[Stored items from a collection]
--- Start ---
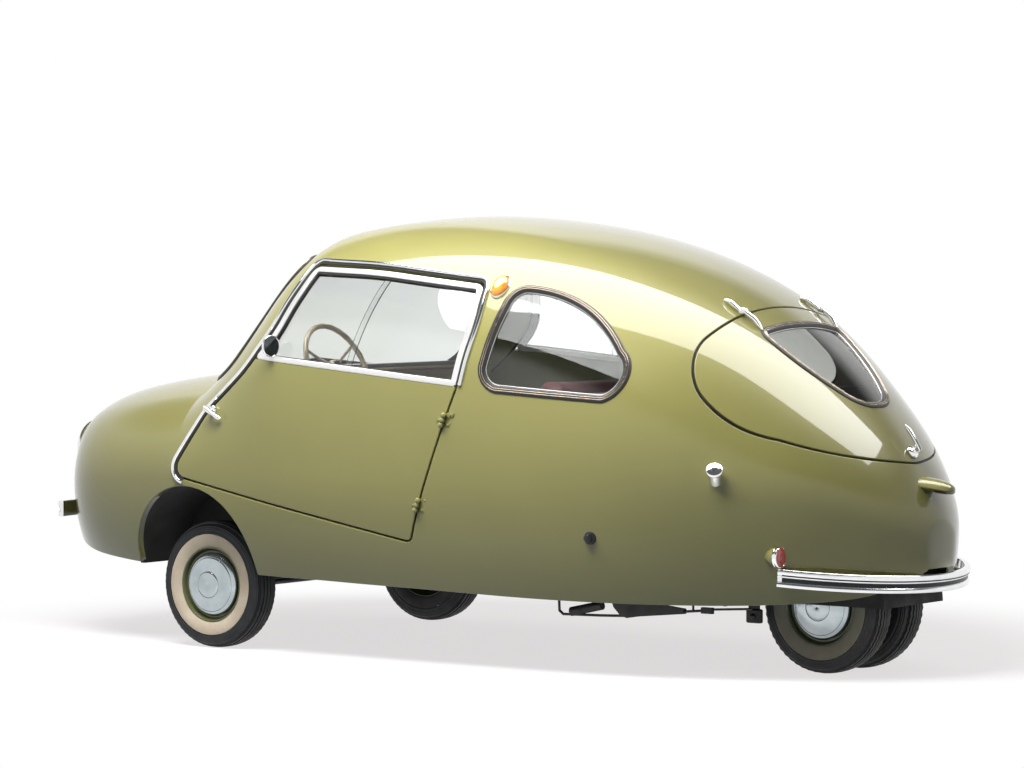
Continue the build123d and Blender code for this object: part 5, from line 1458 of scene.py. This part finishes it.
SEAMS = tuple(np.arange(-450.0, 451.0, 75.0))
cushion("bench_cushion", "seat_cushion",
        [(-298, -534, 328), (160, -534, 328), (160, 534, 328), (-298, 534, 328),
         (-298, -534, 434), (160, -534, 434), (160, 534, 434), (-298, 534, 434)],
        (-306, -545, 320.4), (172, 545, 452), SEAMS, (0, 0, 1))
cushion("bench_back", "seat_back",
        [(-424, -534, 330), (-324, -534, 330), (-324, 534, 330), (-424, 534, 330),
         (-535, -534, 862), (-447, -534, 876), (-447, 534, 876), (-535, 534, 862)],
        (-548, -545, 320.4), (-312, 545, 890), SEAMS, (1, 0, 0.2))
piping = Shape()
edge_run = section([(-286, -530, 30), (-286, 530, 30), (158, 530, 30), (158, -530, 30)], 12.0)
tube(piping, np.column_stack([edge_run, np.full(len(edge_run), 440.0)]), 4.0, sides=10, closed=True)
piping.make("cushion_piping", seat_piping, "car_body", "seat_cloth")

ivory = varied("wheel_ivory", (0.50, 0.40, 0.26), (0.62, 0.52, 0.36), 26.0, rough=(0.25, 0.38),
               Coat_Weight=0.5, stretch=(1, 1, 6))
HUB, COLUMN = np.array([495.0, 300.0, 882.0]), unit((-cos(radians(25)), 0, sin(radians(25))))
WHEEL_R = 140.0
hand_wheel = Shape()
around_wheel = round_angles(96)
across, upward = np.array([0, 1.0, 0]), -np.cross((0, 1.0, 0), COLUMN)
ring = HUB + (np.cos(around_wheel)[:, None] * across + np.sin(around_wheel)[:, None] * upward) * WHEEL_R
tube(hand_wheel, ring, 8.6 + 0.55 * np.cos(around_wheel * 24), closed=True, sides=14)
for a in (90, 210, 330):
    way = across * cos(radians(a)) + upward * sin(radians(a))
    spoke = np.array([HUB - COLUMN * 6 + way * r - COLUMN * 6 * sin(pi * r / WHEEL_R)
                      for r in np.linspace(18, 138, 13)])
    tube(hand_wheel, spoke, swell(spoke, [0, 0.2, 0.8, 1], [7.5, 5.2, 4.6, 6.0]), sides=12)
lathe(hand_wheel, HUB, COLUMN, [curve([(-24, 14), (-22, 24), (-6, 26), (3, 24), (7, 18)], 2.0)], 40)
lathe(hand_wheel, HUB, COLUMN, [curve([(7, 18), (9.6, 14), (10, 0.1)], 1.5)], 32, slot=1)
hand_wheel.make("steering_wheel_ivory", [ivory, black_parts_and_groove_shade], "steering_hand_wheel", "ivory",
                "steering_wheel")

# dashboard trim: a black crash roll, dark red piping, three dials and five knobs
oxblood_trim = varied("oxblood_trim", (0.10, 0.008, 0.010), (0.15, 0.014, 0.016), 60.0, rough=(0.35, 0.5))
dial_face = varied("dial_face", (0.02, 0.02, 0.02), (0.05, 0.05, 0.048), 200.0, rough=(0.2, 0.3),
                   Coat_Weight=1.0)
dash = Shape()
reach_y = np.linspace(-585, 585, 60)
for x, z, radius, slot, sides in ((588.0, 872.0, 9.0, 0, 16), (574.5, 858.0, 3.6, 1, 10),
                                  (583.0, 746.0, 3.6, 1, 10)):
    bar = np.column_stack([np.full(60, x), reach_y, np.full(60, z)])
    tube(dash, bar, radius, slot=slot, sides=sides)
DASH_OUT = unit((-1, 0, 0.065))
for y, r in ((300, 46), (160, 30), (40, 30)):
    bezel = curve([(-4, r + 4), (3, r + 4), (6, r + 1), (5, r - 2)], 1.2)
    lathe(dash, (579, y, 806), DASH_OUT, [bezel], 48, slot=2)
    lathe(dash, (579, y, 806), DASH_OUT, [[(4.0, r - 1), (4.4, r / 2), (4.6, 0.1)]], 48, slot=3)
knob = curve([(-3, 10), (3, 10), (5, 7), (12, 6), (18, 8), (22, 6.5), (23.5, 0.1)], 1.0)
for y in (-60, -110, -160, 400, 440):
    lathe(dash, (579, y, 790), DASH_OUT, [knob], 24, slot=2)
dash.make("dash_trim", [rubber, oxblood_trim, chrome, dial_face], "car_body", "black_plastic")

# ------------------------------------------------------- finishes of the frame's nodes
cast_metal = varied("cast_alloy", (0.28, 0.28, 0.27), (0.40, 0.40, 0.38), 30.0, rough=(0.45, 0.65), metal=0.9,
                    bumps=(160.0, 0.3, 0.001))
floor_paint = varied("floor_mat", (0.018, 0.018, 0.017), (0.040, 0.038, 0.034), 18.0, rough=(0.7, 0.9),
                     bumps=(500.0, 0.4, 0.001))
liner_black = varied("wheel_housing_black", (0.010, 0.010, 0.010), (0.024, 0.024, 0.022), 16.0,
                     rough=(0.6, 0.85), bumps=(300.0, 0.4, 0.0012))
greasy = varied("greasy_steel", (0.030, 0.028, 0.026), (0.075, 0.070, 0.064), 26.0, rough=(0.35, 0.6),
                metal=0.6, bumps=(200.0, 0.2, 0.0008))
FINISHES = {"wheel_housings": liner_black, "floor_pan": floor_paint, "chassis_frame": black_metal,
            "front_axle": greasy, "rear_swing_arm": greasy, "exhaust": black_metal,
            "brake_linkage": black_metal, "engine_block": cast_metal, "knuckle_left": greasy,
            "knuckle_right": greasy, "tie_rod": black_metal, "dashboard": paint,
            "steering_column": black_metal, "rear_shelf": seat_cloth}
for node, finish in FINISHES.items():
    for cad_slot in bpy.data.objects[node].material_slots:
        cad_slot.material = finish


# ------------------------------------------------------- stage, light and camera
# the camera, matched to the photo: its place in metres, its own axes, its focal length in picture widths
CAMERA_AT = Vector((-7.49466, 10.40501, 1.30035))
FOCAL_LENGTH = 4080.0 / 1024.0
SENSOR_WIDTH = 36.0
right = Vector((-0.810246829, -0.586088782, -0.000126647))
up = Vector((0.021451, -0.02987118, 0.99932355))
back = right.cross(up)

# where the floor begins and ends its fade to plain white, in metres from the origin, and its glow before that
FLOOR_FADE, FLOOR_GLOW, FLOOR_TINT, FLOOR_GREY = (1.5, 2.4), 0.70, (1, 0.975, 0.975), (0.32, 0.32, 0.32)
# the glow and the diffuse colour of the floor that diffuse rays meet
UNSEEN_GLOW, UNSEEN_GREY = (0.016, 0.044, 0.046), (0.035, 0.045, 0.045)


def seen_rays(nodes, links):
    """1 for the rays that show the background: the camera's, those off glossy surfaces and through glass."""
    path = nodes.new("ShaderNodeLightPath")
    so_far = path.outputs["Is Camera Ray"]
    for kind in ("Is Glossy Ray", "Is Transmission Ray"):
        either = nodes.new("ShaderNodeMath")
        either.operation = "MAXIMUM"
        links.new(so_far, either.inputs[0])
        links.new(path.outputs[kind], either.inputs[1])
        so_far = either.outputs[0]
    return so_far


def floor_material():
    """White to the camera, fading to plain white further out so that only the car's shadow shows.
    Other rays meet a darker floor, which keeps the car's lower sides deep in colour."""
    m, nodes, links, bsdf = node_tree("studio_floor")
    nodes.remove(bsdf)
    out = nodes["Material Output"]
    coords, length = nodes.new("ShaderNodeTexCoord"), nodes.new("ShaderNodeVectorMath")
    length.operation = "LENGTH"
    links.new(coords.outputs["Object"], length.inputs[0])
    far = nodes.new("ShaderNodeMapRange")
    far.interpolation_type = "SMOOTHSTEP"
    far.inputs["From Min"].default_value, far.inputs["From Max"].default_value = FLOOR_FADE
    links.new(length.outputs["Value"], far.inputs["Value"])

    def emission(strength, colour=(1, 1, 1)):
        e = nodes.new("ShaderNodeEmission")
        e.inputs["Color"].default_value = (*colour, 1)
        e.inputs["Strength"].default_value = strength
        return e.outputs[0]

    def diffuse(colour):
        d = nodes.new("ShaderNodeBsdfDiffuse")
        d.inputs["Color"].default_value = (*colour, 1)
        return d.outputs[0]

    def joined(kind, a, b, fac=None):
        s = nodes.new(kind)
        if fac is not None:
            links.new(fac, s.inputs[0])
        links.new(a, s.inputs[-2])
        links.new(b, s.inputs[-1])
        return s.outputs[0]

    near = joined("ShaderNodeAddShader", emission(FLOOR_GLOW, FLOOR_TINT), diffuse(FLOOR_GREY))
    seen = joined("ShaderNodeMixShader", near, emission(1.0), far.outputs["Result"])
    unseen = joined("ShaderNodeAddShader", emission(1.0, UNSEEN_GLOW), diffuse(UNSEEN_GREY))
    links.new(joined("ShaderNodeMixShader", unseen, seen, seen_rays(nodes, links)), out.inputs["Surface"])
    return m


floor_mesh = bpy.data.meshes.new("floor")
floor_mesh.from_pydata([(-40, -40, 0), (40, -40, 0), (40, 40, 0), (-40, 40, 0)], [], [(0, 1, 2, 3)])
floor_mesh.materials.append(floor_material())
floor = bpy.data.objects.new("floor", floor_mesh)
bpy.context.scene.collection.objects.link(floor)

# greys of the sky by height: what diffuse rays meet, and the backdrop that the camera sees
AMBIENT = [(0.0, 0.16), (0.5, 0.18), (0.9, 0.30)]
BACKDROP = [(0.44, 1.0), (0.56, 0.12)]
GLOSS_SIZE, GLOSS_LEVEL = (8.1, 2.55), 9.5      # the overhead box in metres, and its level against white
GLOSS_POWER = GLOSS_SIZE[0] * GLOSS_SIZE[1] * pi * GLOSS_LEVEL
DOOR_POWER, LID_POWER = 180.0, 12.0
world = bpy.data.worlds.new("studio")
bpy.context.scene.world = world
world.use_nodes = True
wn, wl = world.node_tree.nodes, world.node_tree.links
background = wn["Background"]
sky_coords, sky_axes = wn.new("ShaderNodeTexCoord"), wn.new("ShaderNodeSeparateXYZ")
wl.new(sky_coords.outputs["Generated"], sky_axes.inputs[0])


def sky_ramp(stops):
    """Colour by the height of a direction, from 0 at the horizon to 1 straight up."""
    node = wn.new("ShaderNodeValToRGB")
    wl.new(sky_axes.outputs["Z"], node.inputs["Fac"])
    for i, (height, level) in enumerate(stops):
        stop = node.color_ramp.elements[i] if i < 2 else node.color_ramp.elements.new(height)
        stop.position, stop.color = height, (level, level, level, 1)
    return node.outputs["Color"]


def mixed(fac, a, b):
    m = wn.new("ShaderNodeMix")
    m.data_type = "RGBA"
    for socket, value in (("Factor", fac), ("A", a), ("B", b)):
        if isinstance(value, tuple):
            m.inputs[socket].default_value = value
        else:
            wl.new(value, m.inputs[socket])
    return m.outputs["Result"]


# camera, glossy and transmission rays see one and the same backdrop, white with a darker studio overhead
backdrop = sky_ramp(BACKDROP)
wl.new(mixed(seen_rays(wn, wl), sky_ramp(AMBIENT), backdrop), background.inputs["Color"])
background.inputs["Strength"].default_value = 1.0


def soft_box(name, at, aim, size, power, mirrored):
    """A box of light that either glossy surfaces alone see (mirrored) or all but them and the camera.
    Without an aim it shines straight down, its length turned along the picture."""
    light = bpy.data.lights.new(name, "AREA")
    light.shape, light.size, light.size_y, light.energy = "RECTANGLE", size[0], size[1], power
    lamp = bpy.data.objects.new(name, light)
    lamp.location = at
    if aim is None:
        lamp.rotation_euler = (0, 0, atan2(right.y, right.x))
    else:
        lamp.rotation_euler = (Vector(aim) - Vector(at)).to_track_quat("-Z", "Y").to_euler()
    lamp.visible_diffuse, lamp.visible_glossy, lamp.visible_camera = not mirrored, mirrored, False
    bpy.context.scene.collection.objects.link(lamp)


soft_box("overhead_gloss", (-1.31, -0.66, 4.6), None, GLOSS_SIZE, GLOSS_POWER, True)
soft_box("door_fill", (-0.2, 1.85, 2.95), (-0.15, 0.5, 0.75), (2.6, 1.4), DOOR_POWER, False)
soft_box("lid_fill", (-2.9, -0.6, 4.0), (-0.8, 0.1, 0.8), (2.0, 2.0), LID_POWER, False)

camera_data = bpy.data.cameras.new("camera")
camera_data.sensor_width = SENSOR_WIDTH
camera_data.lens = FOCAL_LENGTH * SENSOR_WIDTH
camera = bpy.data.objects.new("camera", camera_data)
camera.matrix_world = Matrix.Translation(CAMERA_AT) @ Matrix((right, up, back)).transposed().to_4x4()
camera_data.clip_end = 200.0
bpy.context.scene.collection.objects.link(camera)
bpy.context.scene.camera = camera
bpy.context.scene.view_settings.view_transform = "Standard"
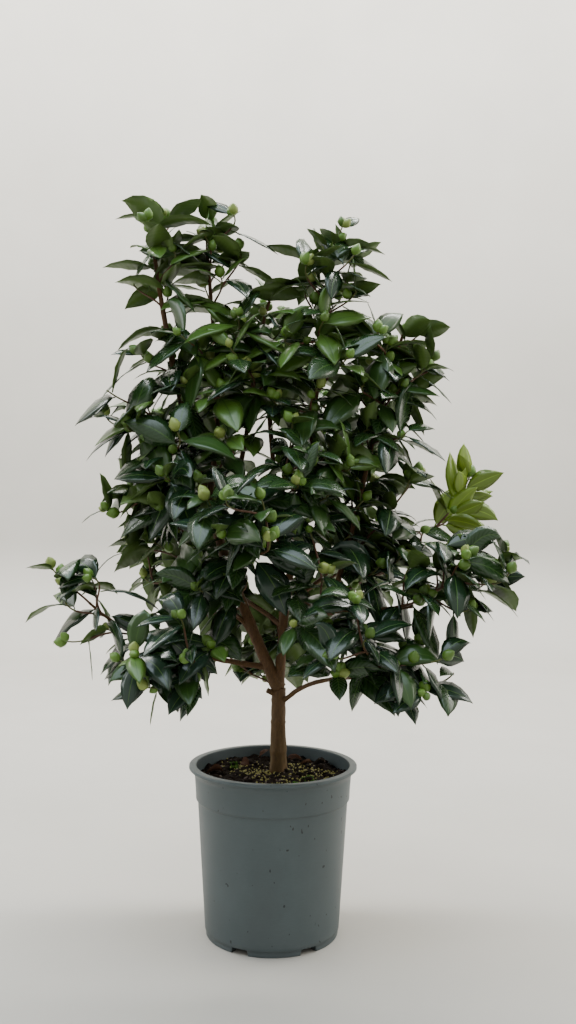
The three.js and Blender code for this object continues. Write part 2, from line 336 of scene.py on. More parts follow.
def maths(material, operation, *values):
    """The result of a Math node on these numbers or outputs."""
    made = material.node_tree.nodes.new("ShaderNodeMath")
    made.operation = operation
    for socket, value in zip(made.inputs, values):
        feed(socket, value)
    return made.outputs[0]


def in_place(material, stretch=(1, 1, 1)):
    """The piece's own coordinates in metres, stretched along each axis."""
    place = material.node_tree.nodes.new("ShaderNodeTexCoord").outputs["Object"]
    return node(material, "ShaderNodeMapping", Vector=place, Scale=stretch).outputs[0]


def noise(material, scale, stretch=(1, 1, 1), detail=4.0, roughness=0.55):
    """Fractal noise from 0 to 1 in the piece's own coordinates."""
    place = in_place(material, stretch)
    values = {"Vector": place, "Scale": scale, "Detail": detail, "Roughness": roughness}
    return node(material, "ShaderNodeTexNoise", **values).outputs["Fac"]


def ramp(material, value, stops):
    """Colours along a value: (place, colour) stops."""
    made = node(material, "ShaderNodeValToRGB", Fac=value)
    elements = made.color_ramp.elements
    while len(elements) < len(stops):
        elements.new(0.5)
    for element, (place, colour) in zip(elements, stops):
        element.position = place
        element.color = (*colour, 1)
    return made.outputs["Color"]


def shade(colour, factor):
    """A colour made darker or lighter by a factor."""
    return tuple(min(1.0, channel * factor) for channel in colour)


def blend_colours(colour, other, share):
    """The colour that lies a share of the way from one colour to another."""
    return tuple(a * (1 - share) + b * share for a, b in zip(colour, other))


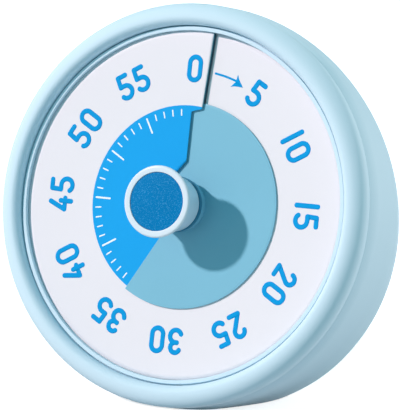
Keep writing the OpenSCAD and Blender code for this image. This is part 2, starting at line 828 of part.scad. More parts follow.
--- End ---
GOAL OF THE EXERCISE
Nothing beyond the required lines should be retyped: start with the line that contains "The three.js and" and finish with the line that contains "return made.outputs[0]".

CORRECT ANSWER
The three.js and Blender code for this object continues. Write part 2, from line 336 of scene.py on. More parts follow.
def maths(material, operation, *values):
    """The result of a Math node on these numbers or outputs."""
    made = material.node_tree.nodes.new("ShaderNodeMath")
    made.operation = operation
    for socket, value in zip(made.inputs, values):
        feed(socket, value)
    return made.outputs[0]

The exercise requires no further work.